-- START --

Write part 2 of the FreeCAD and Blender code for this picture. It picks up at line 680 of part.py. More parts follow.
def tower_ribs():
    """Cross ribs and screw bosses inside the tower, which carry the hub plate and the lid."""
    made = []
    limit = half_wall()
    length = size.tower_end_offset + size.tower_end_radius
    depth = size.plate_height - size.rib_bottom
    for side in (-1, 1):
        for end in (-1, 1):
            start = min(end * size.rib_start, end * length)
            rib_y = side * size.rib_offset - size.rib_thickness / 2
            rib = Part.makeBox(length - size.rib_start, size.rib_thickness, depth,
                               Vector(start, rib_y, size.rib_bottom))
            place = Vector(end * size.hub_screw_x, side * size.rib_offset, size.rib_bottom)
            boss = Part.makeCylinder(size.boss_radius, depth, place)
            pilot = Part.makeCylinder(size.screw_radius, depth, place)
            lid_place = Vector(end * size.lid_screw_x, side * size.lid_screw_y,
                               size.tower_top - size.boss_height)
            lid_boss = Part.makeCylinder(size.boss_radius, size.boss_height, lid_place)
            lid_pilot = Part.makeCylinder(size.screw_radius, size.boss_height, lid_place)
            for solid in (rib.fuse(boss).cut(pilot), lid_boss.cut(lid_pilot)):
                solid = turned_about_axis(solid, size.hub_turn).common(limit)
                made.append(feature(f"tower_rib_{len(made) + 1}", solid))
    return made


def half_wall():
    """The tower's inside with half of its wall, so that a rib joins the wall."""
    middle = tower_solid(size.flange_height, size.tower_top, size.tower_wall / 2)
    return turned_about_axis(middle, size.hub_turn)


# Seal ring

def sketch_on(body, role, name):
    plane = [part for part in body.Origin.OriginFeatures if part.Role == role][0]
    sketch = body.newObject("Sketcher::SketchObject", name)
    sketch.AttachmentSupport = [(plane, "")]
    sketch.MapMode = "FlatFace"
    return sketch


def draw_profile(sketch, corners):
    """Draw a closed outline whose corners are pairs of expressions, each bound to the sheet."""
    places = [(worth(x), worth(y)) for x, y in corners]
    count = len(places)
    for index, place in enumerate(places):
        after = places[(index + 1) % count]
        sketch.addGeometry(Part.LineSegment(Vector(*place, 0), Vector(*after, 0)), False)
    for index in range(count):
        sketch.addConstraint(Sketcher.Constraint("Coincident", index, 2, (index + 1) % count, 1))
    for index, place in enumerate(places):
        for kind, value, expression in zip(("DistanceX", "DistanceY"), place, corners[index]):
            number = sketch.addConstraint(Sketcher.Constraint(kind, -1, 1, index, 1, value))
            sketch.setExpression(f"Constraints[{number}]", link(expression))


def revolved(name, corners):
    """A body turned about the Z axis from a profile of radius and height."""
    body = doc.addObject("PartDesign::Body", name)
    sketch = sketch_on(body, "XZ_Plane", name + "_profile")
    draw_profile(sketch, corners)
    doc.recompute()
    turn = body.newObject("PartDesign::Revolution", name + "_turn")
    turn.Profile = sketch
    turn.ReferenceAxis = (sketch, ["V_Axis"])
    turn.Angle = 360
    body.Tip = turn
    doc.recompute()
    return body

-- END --
-- START --

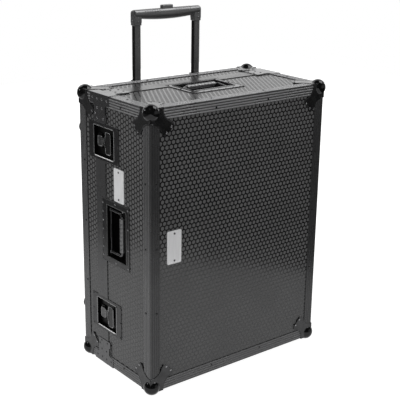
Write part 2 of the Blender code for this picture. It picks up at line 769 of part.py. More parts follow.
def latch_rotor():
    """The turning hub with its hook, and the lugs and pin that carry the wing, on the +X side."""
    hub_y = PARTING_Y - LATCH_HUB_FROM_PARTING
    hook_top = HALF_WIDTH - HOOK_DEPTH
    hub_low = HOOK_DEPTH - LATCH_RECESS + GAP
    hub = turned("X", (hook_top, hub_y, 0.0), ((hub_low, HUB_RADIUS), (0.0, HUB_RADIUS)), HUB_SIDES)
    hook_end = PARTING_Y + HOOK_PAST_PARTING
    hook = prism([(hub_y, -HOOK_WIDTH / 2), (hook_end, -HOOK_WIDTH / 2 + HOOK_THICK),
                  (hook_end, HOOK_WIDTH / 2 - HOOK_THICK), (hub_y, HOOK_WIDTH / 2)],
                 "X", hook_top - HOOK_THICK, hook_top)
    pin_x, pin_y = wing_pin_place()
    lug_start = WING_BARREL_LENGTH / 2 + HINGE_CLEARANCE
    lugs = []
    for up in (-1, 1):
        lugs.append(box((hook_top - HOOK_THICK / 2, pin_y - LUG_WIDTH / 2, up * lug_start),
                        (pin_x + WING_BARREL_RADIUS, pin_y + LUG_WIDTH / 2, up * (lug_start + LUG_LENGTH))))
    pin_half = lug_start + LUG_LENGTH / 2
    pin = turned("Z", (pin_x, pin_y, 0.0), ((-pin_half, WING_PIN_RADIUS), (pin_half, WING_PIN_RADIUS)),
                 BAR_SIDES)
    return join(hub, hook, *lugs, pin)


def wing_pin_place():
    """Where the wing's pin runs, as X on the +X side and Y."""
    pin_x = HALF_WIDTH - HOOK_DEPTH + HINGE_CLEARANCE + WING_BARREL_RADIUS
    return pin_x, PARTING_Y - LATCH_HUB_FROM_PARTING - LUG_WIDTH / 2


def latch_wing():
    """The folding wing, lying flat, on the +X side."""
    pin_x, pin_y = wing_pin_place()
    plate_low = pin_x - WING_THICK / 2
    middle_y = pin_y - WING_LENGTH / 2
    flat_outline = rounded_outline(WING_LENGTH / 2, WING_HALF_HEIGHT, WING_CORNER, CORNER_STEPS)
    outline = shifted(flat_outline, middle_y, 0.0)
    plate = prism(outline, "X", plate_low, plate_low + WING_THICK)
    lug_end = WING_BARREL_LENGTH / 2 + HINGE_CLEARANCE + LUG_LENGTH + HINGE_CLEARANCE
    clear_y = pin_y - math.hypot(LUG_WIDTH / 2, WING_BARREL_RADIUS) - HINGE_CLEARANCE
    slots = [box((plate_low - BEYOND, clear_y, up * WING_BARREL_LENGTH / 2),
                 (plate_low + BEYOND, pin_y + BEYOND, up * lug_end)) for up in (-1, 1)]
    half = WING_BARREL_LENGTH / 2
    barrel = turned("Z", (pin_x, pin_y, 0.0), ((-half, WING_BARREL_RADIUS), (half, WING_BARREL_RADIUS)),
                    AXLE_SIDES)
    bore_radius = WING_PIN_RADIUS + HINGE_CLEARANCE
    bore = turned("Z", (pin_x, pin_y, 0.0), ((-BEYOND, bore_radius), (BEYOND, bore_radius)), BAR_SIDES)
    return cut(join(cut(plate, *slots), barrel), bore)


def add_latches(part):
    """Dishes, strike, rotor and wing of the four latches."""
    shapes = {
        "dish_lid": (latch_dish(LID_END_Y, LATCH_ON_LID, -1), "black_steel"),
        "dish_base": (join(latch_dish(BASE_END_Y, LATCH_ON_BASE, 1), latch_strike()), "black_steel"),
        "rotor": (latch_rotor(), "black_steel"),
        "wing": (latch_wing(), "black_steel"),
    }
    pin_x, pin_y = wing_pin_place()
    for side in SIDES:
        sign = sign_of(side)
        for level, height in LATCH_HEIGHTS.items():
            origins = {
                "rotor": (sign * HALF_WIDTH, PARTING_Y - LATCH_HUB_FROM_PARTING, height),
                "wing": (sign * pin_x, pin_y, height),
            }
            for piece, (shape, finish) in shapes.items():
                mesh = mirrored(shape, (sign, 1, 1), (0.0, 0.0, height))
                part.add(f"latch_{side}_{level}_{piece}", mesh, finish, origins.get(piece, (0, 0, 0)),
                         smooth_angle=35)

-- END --

» **Do this**
Exactly the lines from the one holding "Write part 2 of the FreeCAD" through the one holding "return sketch" should be printed, ends included.

» **Written response**
Write part 2 of the FreeCAD and Blender code for this picture. It picks up at line 680 of part.py. More parts follow.
def tower_ribs():
    """Cross ribs and screw bosses inside the tower, which carry the hub plate and the lid."""
    made = []
    limit = half_wall()
    length = size.tower_end_offset + size.tower_end_radius
    depth = size.plate_height - size.rib_bottom
    for side in (-1, 1):
        for end in (-1, 1):
            start = min(end * size.rib_start, end * length)
            rib_y = side * size.rib_offset - size.rib_thickness / 2
            rib = Part.makeBox(length - size.rib_start, size.rib_thickness, depth,
                               Vector(start, rib_y, size.rib_bottom))
            place = Vector(end * size.hub_screw_x, side * size.rib_offset, size.rib_bottom)
            boss = Part.makeCylinder(size.boss_radius, depth, place)
            pilot = Part.makeCylinder(size.screw_radius, depth, place)
            lid_place = Vector(end * size.lid_screw_x, side * size.lid_screw_y,
                               size.tower_top - size.boss_height)
            lid_boss = Part.makeCylinder(size.boss_radius, size.boss_height, lid_place)
            lid_pilot = Part.makeCylinder(size.screw_radius, size.boss_height, lid_place)
            for solid in (rib.fuse(boss).cut(pilot), lid_boss.cut(lid_pilot)):
                solid = turned_about_axis(solid, size.hub_turn).common(limit)
                made.append(feature(f"tower_rib_{len(made) + 1}", solid))
    return made


def half_wall():
    """The tower's inside with half of its wall, so that a rib joins the wall."""
    middle = tower_solid(size.flange_height, size.tower_top, size.tower_wall / 2)
    return turned_about_axis(middle, size.hub_turn)


# Seal ring

def sketch_on(body, role, name):
    plane = [part for part in body.Origin.OriginFeatures if part.Role == role][0]
    sketch = body.newObject("Sketcher::SketchObject", name)
    sketch.AttachmentSupport = [(plane, "")]
    sketch.MapMode = "FlatFace"
    return sketch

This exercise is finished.